This guest column by Concord Coalition Executive Director Robert L. Bixby ran recently in the Orlando Sentinel. It can also be found on the newspaper's website.
White House Budget Director Mick Mulvaney told lawmakers in late May that President Trump's budget “keeps the president’s promise to balance the budget within the next decade and reduce our debt without affecting beneficiaries of Social Security and Medicare retirement programs, and without raising taxes.”
It’s difficult to evaluate this claim because Trump’s budget relies on improbable projections of higher economic growth and unrealistic assumptions about future spending cuts. One critical aspect, however, has often been overlooked: the extent to which Trump’s budget, if taken seriously, would sacrifice all other programs to allow Social Security and Medicare to consume an ever-larger share of the federal budget in the years ahead.
Even without the president’s policies, Social Security and Medicare would consume a growing share of the federal budget. That’s because an aging population means the government must spend more each year just to provide the same level of support to more older Americans. Rising health-care costs are a key factor as well.
Yet Trump’s policies would take the budget trend that already favors Social Security and Medicare spending and make it even more pronounced.
According to the administration, Medicare and Social Security would grow under current law from 41 percent of non-interest spending in 2017 to 49 percent in 2027. Under the president’s policies, however, those two programs would consume 57 percent of non-interest spending by 2027.
Social Security and Medicare do have some dedicated resources such as a payroll tax and beneficiary premiums but these are not enough to cover current expenses, and the gap will deepen over time. In 2017, Social Security and Medicare will require $344 billion in general revenues to finance their shortfalls — equal to 2.1 percent of GDP. By 2040, the annual shortfalls are projected to reach 4.2 percent of GDP.
Budget analysts have long warned that attempting to bring federal deficits under control without touching Social Security and Medicare or raising taxes would require dramatic cuts in other programs.
As far back as 1994, the Bipartisan Commission on Entitlement and Tax Reform, chaired by then-Sens. Bob Kerrey and Jack Danforth, who now are co-chairs of The Concord Coalition, warned: “To ensure that funds are available for essential and appropriate government programs, the nation cannot continue to allow entitlements to consume an increasing share of the federal budget.”
But under Trump’s budget, Social Security and Medicare, the two largest “entitlement” programs, are the only two spending categories that would grow faster than the economy.
Appropriations for defense and non-defense programs would be cut to the lowest level as a share of the economy since this statistic was first recorded in 1962. Other entitlement programs, including Medicaid, would also be cut relative to current law.
In total, non-interest spending other than Social Security and Medicare would be reduced from 11.7 percent of GDP in 2017 to 7 percent in 2027, an unprecedented decline that appears unrealistic. Many lawmakers in Trump’s own party have already objected loudly to his proposed cuts or dismissed them entirely.

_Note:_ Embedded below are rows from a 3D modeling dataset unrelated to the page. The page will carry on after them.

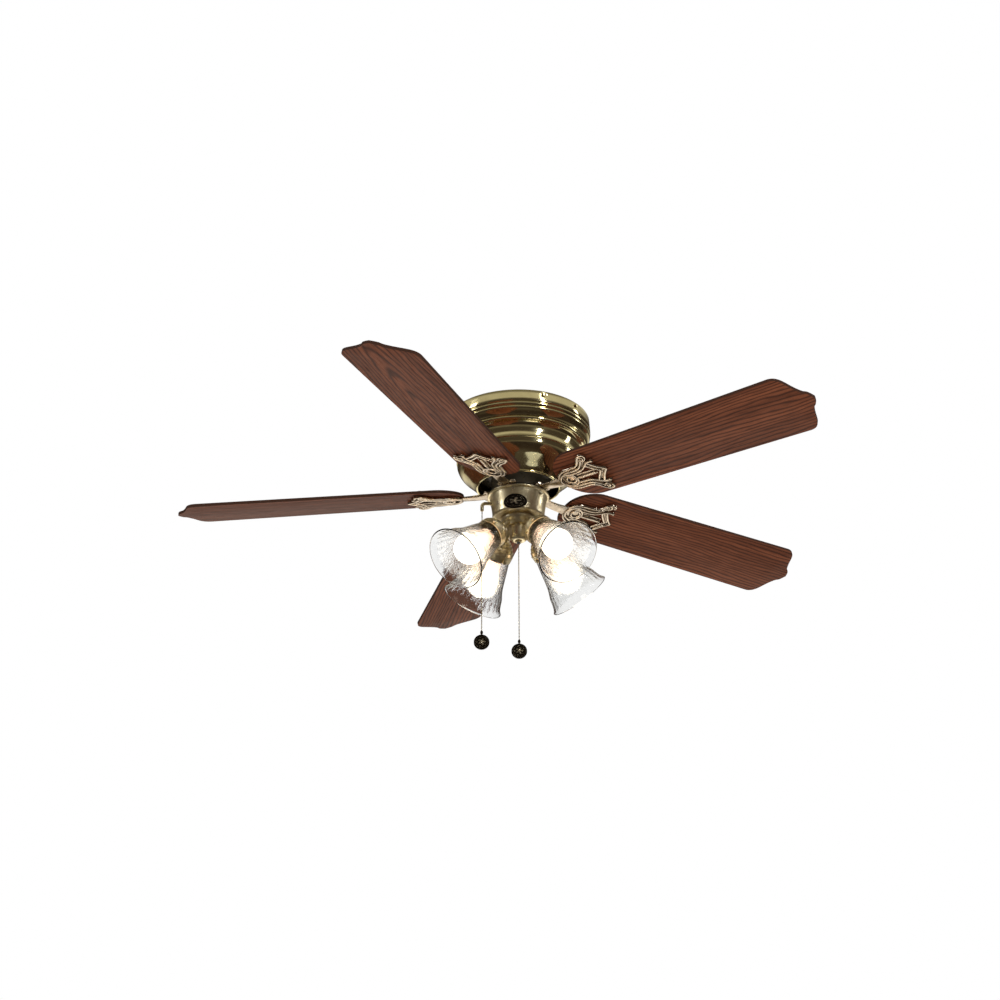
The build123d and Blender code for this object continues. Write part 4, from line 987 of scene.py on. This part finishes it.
def soft_light(name, azimuth, elevation, distance, width, height, power, mirrored=True):
    """Rectangular softbox that faces the fan, seen or not in its reflections."""
    lamp = bpy.data.lights.new(name, "AREA")
    lamp.shape = "RECTANGLE"
    lamp.size = width
    lamp.size_y = height
    lamp.energy = power
    holder = bpy.data.objects.new(name, lamp)
    bpy.context.scene.collection.objects.link(holder)
    rise = radians(elevation)
    spot = outward(azimuth) * cos(rise) + Vector((0, 0, sin(rise)))
    holder.location = spot * distance + Vector((0, 0, -0.2))
    holder.rotation_euler = spot.to_track_quat("Z", "Y").to_euler()
    holder.visible_glossy = mirrored


studio_world()
soft_light("strip_right", 46, 26, 2.6, 0.16, 1.3, 9)
soft_light("strip_left", -66, 22, 2.6, 0.5, 1.2, 8)
soft_light("rim_right", 110, 20, 2.6, 0.3, 1.2, 6)
soft_light("front_low", 5, -38, 3.4, 1.0, 0.7, 12, mirrored=False)
soft_light("flash", 46, 19, 2.8, 0.34, 0.34, 8)

floor_mesh = make_mesh("floor", *lathe([(5600, 0), (5600, -20), (0, -20), (0, 0)], 64, True))
floor = make_object("floor", floor_mesh, Matrix.Translation((0, 0, -4.4)))
floor_paint = Shader("pale_floor")
floor_mesh.materials.append(floor_paint.set(
    Base_Color=floor_paint.blend(floor_paint.noise(floor_paint.place(), 3, 3), (0.80, 0.80, 0.79),
                                 (0.84, 0.84, 0.83)), Roughness=0.8))
floor.visible_glossy = False


# ---- Camera, in front and below ----
def aim_camera(azimuth, elevation, distance, target, lens, shift, roll):
    """Camera on a sphere about a target, with a small roll."""
    data = bpy.data.cameras.new("camera")
    data.lens = lens
    data.sensor_width = 36
    data.shift_x, data.shift_y = shift
    camera = bpy.data.objects.new("camera", data)
    bpy.context.scene.collection.objects.link(camera)
    rise = radians(elevation)
    away = outward(azimuth) * cos(rise) + Vector((0, 0, sin(rise)))
    camera.location = target + away * distance
    turned = away.to_track_quat("Z", "Y").to_matrix().to_4x4()
    camera.matrix_world = (Matrix.Translation(camera.location) @ turned
                           @ Matrix.Rotation(radians(roll), 4, "Z"))
    bpy.context.scene.camera = camera


aim_camera(7.26, -25.65, 3.599, Vector((0, 0, -0.161)), 67.47, (-0.0184, -0.002), -0.32)
bpy.context.scene.view_settings.view_transform = "Standard"
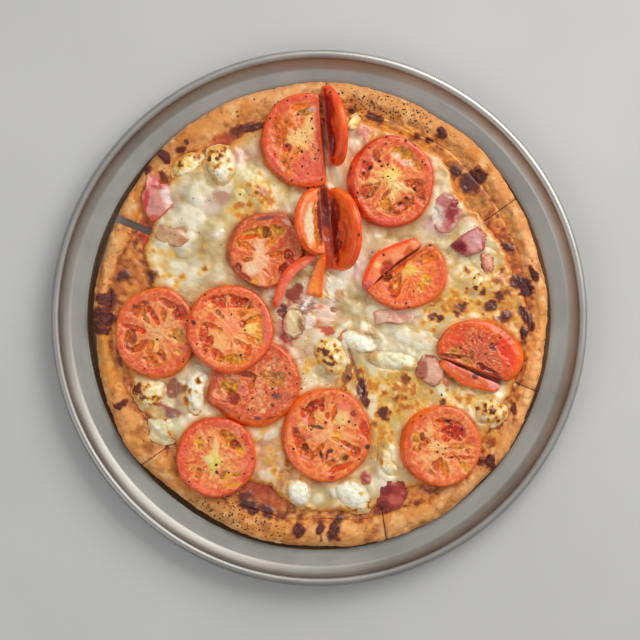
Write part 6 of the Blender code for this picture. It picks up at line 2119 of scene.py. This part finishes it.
def build_pan():
    """The spun sheet, with a soft step, a flange, a flared wall and a rolled bead."""
    bead_out, bead_up, bead = 175.0, 15.0, 2.93
    upper = np.array([(
        (150.0, 1.2), (152.0, 2.1), (154.4, 5.3), (156.0, 6.2), (164.0, 8.0), (166.5, 8.8), (169.9, 11.6),
        (172.0, 14.4), (172.25, 15.6),
    )], dtype=float)
    profile = [(out, 1.2) for out in (3.0, 40.0, 90.0, 130.0)]
    profile += [tuple(place) for place in spline(upper, (4, 4, 4, 4, 4, 5, 5, 2))[0]]
    for degrees in range(165, -131, -15):
        angle = math.radians(degrees)
        profile.append((bead_out + bead * math.cos(angle), bead_up + bead * math.sin(angle)))
    profile += [(172.4, 11.4), (169.2, 9.4), (167.7, 8.1), (162.0, 6.5), (156.6, 5.0), (154.2, 2.0), (152.4, 0.0),
                (100.0, 0.0), (40.0, 0.0), (3.0, 0.0)]
    profile = np.array(profile)
    sectors = 240
    angles = np.arange(sectors) * 2 * math.pi / sectors
    rings = np.stack((
        profile[:, :1] * np.cos(angles), profile[:, :1] * np.sin(angles),
        profile[:, 1:] + np.zeros(sectors),
    ), axis=-1)
    grey = plain(rings[..., 0], 160.0)
    dry = {"Wet": np.zeros(rings.shape[:2])}
    piece = close_disc("spun_pan", rings, grey, dry, metal_material(), (0.0, 0.0))
    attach(piece, "root")
    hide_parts("pan")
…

Even if it were politically feasible, however, hollowing out the rest of the budget to protect the two fastest-growing programs would put a disproportionate burden on all of the nation’s other priorities. Defense, domestic investments and safety-net programs would all be squeezed, year after year.
This is not to say that Social Security and Medicare should be cut back to prior times when the demographic picture and health-care costs looked much different. With the government already struggling with budgetary constraints and on course to add trillions of dollars to the federal debt in the next decade and beyond, however, no part of the budget should be exempt from scrutiny.
Robert L. Bixby is executive director of The Concord Coalition, a nonpartisan advocate of more responsible fiscal policies in Washington.